## REQUIREMENTS
Repeat the line that contains "mainplate();", the line that contains "obj.matrix_parent_inverse = Matrix.Identity(4)", and all lines between them, exactly and with no other lines.

==*==

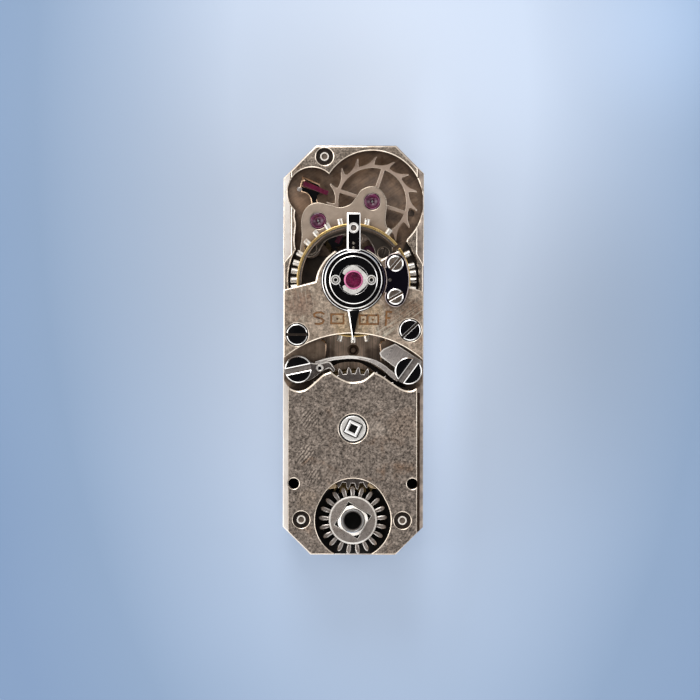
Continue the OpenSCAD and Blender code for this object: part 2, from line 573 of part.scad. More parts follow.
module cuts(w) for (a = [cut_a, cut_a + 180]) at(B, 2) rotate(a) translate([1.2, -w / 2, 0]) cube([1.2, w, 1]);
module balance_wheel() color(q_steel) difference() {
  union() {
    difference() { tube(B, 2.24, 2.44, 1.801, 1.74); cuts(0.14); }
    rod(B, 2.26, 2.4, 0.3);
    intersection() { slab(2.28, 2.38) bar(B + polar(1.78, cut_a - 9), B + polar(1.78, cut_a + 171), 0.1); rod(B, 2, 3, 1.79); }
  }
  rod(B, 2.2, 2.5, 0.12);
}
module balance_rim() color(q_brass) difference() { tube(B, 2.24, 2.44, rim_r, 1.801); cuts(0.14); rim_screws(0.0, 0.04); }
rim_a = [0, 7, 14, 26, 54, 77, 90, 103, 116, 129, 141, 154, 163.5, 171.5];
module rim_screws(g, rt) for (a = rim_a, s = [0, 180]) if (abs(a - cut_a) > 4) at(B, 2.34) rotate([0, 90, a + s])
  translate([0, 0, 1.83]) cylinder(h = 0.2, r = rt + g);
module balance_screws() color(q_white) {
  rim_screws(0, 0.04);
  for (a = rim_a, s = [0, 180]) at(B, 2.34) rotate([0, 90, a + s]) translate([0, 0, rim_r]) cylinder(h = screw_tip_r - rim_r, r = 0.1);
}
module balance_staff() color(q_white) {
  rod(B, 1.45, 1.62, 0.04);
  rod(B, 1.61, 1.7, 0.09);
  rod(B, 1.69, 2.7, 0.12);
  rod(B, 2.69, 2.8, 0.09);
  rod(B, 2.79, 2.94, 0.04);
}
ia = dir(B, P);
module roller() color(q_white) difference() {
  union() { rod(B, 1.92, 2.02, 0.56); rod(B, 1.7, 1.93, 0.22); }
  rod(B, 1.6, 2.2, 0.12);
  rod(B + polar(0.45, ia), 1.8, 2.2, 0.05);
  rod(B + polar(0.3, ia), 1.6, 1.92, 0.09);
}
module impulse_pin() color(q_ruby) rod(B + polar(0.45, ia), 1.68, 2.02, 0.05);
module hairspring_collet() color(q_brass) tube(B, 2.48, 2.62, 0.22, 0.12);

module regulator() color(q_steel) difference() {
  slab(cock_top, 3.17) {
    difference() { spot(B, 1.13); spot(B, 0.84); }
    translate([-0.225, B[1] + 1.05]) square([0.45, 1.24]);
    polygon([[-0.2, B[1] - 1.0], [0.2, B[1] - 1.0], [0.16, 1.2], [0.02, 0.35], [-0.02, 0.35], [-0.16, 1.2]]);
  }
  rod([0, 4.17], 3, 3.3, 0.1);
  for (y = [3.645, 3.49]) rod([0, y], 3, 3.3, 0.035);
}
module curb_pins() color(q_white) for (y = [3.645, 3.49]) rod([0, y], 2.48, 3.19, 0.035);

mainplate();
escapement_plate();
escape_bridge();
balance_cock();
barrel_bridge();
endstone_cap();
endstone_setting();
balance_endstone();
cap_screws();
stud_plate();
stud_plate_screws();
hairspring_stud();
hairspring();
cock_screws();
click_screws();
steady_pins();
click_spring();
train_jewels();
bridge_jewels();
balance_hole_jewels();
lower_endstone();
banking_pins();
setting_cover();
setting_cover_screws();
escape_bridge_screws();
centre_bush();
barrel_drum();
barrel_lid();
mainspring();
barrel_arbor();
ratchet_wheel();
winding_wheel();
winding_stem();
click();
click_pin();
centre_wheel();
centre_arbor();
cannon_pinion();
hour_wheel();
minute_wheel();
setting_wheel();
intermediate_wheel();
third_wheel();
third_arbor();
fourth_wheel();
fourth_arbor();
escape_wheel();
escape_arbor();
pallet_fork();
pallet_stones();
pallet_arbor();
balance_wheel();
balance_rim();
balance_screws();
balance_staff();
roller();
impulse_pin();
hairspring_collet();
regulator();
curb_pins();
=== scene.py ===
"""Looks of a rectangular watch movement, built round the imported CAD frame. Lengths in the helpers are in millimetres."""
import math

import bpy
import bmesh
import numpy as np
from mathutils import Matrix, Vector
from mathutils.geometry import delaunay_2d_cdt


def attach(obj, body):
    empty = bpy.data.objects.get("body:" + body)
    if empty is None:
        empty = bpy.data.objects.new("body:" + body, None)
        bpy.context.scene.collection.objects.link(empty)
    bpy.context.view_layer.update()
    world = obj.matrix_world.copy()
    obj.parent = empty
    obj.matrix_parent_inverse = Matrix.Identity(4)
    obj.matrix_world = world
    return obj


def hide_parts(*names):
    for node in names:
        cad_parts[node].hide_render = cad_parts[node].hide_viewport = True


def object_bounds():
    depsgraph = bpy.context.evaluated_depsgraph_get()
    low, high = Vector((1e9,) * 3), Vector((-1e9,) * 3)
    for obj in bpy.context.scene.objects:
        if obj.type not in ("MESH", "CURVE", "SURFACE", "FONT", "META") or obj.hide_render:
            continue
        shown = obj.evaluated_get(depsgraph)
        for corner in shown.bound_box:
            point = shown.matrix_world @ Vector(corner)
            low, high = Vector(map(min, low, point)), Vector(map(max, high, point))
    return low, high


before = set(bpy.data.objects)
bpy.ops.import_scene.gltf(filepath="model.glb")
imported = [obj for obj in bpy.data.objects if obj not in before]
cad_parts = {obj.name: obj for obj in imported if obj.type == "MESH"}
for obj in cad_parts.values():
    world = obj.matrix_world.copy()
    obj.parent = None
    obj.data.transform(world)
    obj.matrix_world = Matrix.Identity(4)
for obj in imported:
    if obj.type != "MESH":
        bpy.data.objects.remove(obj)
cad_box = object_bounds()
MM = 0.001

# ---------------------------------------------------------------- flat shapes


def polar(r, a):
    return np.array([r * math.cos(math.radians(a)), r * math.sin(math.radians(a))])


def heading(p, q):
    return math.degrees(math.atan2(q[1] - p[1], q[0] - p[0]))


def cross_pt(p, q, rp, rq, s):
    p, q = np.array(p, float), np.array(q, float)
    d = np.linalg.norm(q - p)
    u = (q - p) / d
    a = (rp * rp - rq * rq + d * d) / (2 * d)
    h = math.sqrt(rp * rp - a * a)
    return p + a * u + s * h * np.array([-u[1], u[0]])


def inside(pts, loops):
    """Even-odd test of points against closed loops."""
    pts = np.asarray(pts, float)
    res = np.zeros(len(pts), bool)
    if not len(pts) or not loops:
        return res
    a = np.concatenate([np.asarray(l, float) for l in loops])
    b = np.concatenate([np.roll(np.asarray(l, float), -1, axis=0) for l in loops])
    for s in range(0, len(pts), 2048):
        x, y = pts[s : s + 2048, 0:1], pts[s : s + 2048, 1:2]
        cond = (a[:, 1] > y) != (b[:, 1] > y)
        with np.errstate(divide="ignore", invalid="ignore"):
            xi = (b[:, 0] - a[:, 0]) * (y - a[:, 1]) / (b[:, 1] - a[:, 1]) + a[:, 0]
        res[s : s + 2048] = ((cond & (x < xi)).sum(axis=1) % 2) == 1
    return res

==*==

## RESULT
mainplate();
escapement_plate();
escape_bridge();
balance_cock();
barrel_bridge();
endstone_cap();
endstone_setting();
balance_endstone();
cap_screws();
stud_plate();
stud_plate_screws();
hairspring_stud();
hairspring();
cock_screws();
click_screws();
steady_pins();
click_spring();
train_jewels();
bridge_jewels();
balance_hole_jewels();
lower_endstone();
banking_pins();
setting_cover();
setting_cover_screws();
escape_bridge_screws();
centre_bush();
barrel_drum();
barrel_lid();
mainspring();
barrel_arbor();
ratchet_wheel();
winding_wheel();
winding_stem();
click();
click_pin();
centre_wheel();
centre_arbor();
cannon_pinion();
hour_wheel();
minute_wheel();
setting_wheel();
intermediate_wheel();
third_wheel();
third_arbor();
fourth_wheel();
fourth_arbor();
escape_wheel();
escape_arbor();
pallet_fork();
pallet_stones();
pallet_arbor();
balance_wheel();
balance_rim();
balance_screws();
balance_staff();
roller();
impulse_pin();
hairspring_collet();
regulator();
curb_pins();
=== scene.py ===
"""Looks of a rectangular watch movement, built round the imported CAD frame. Lengths in the helpers are in millimetres."""
import math

import bpy
import bmesh
import numpy as np
from mathutils import Matrix, Vector
from mathutils.geometry import delaunay_2d_cdt


def attach(obj, body):
    empty = bpy.data.objects.get("body:" + body)
    if empty is None:
        empty = bpy.data.objects.new("body:" + body, None)
        bpy.context.scene.collection.objects.link(empty)
    bpy.context.view_layer.update()
    world = obj.matrix_world.copy()
    obj.parent = empty
    obj.matrix_parent_inverse = Matrix.Identity(4)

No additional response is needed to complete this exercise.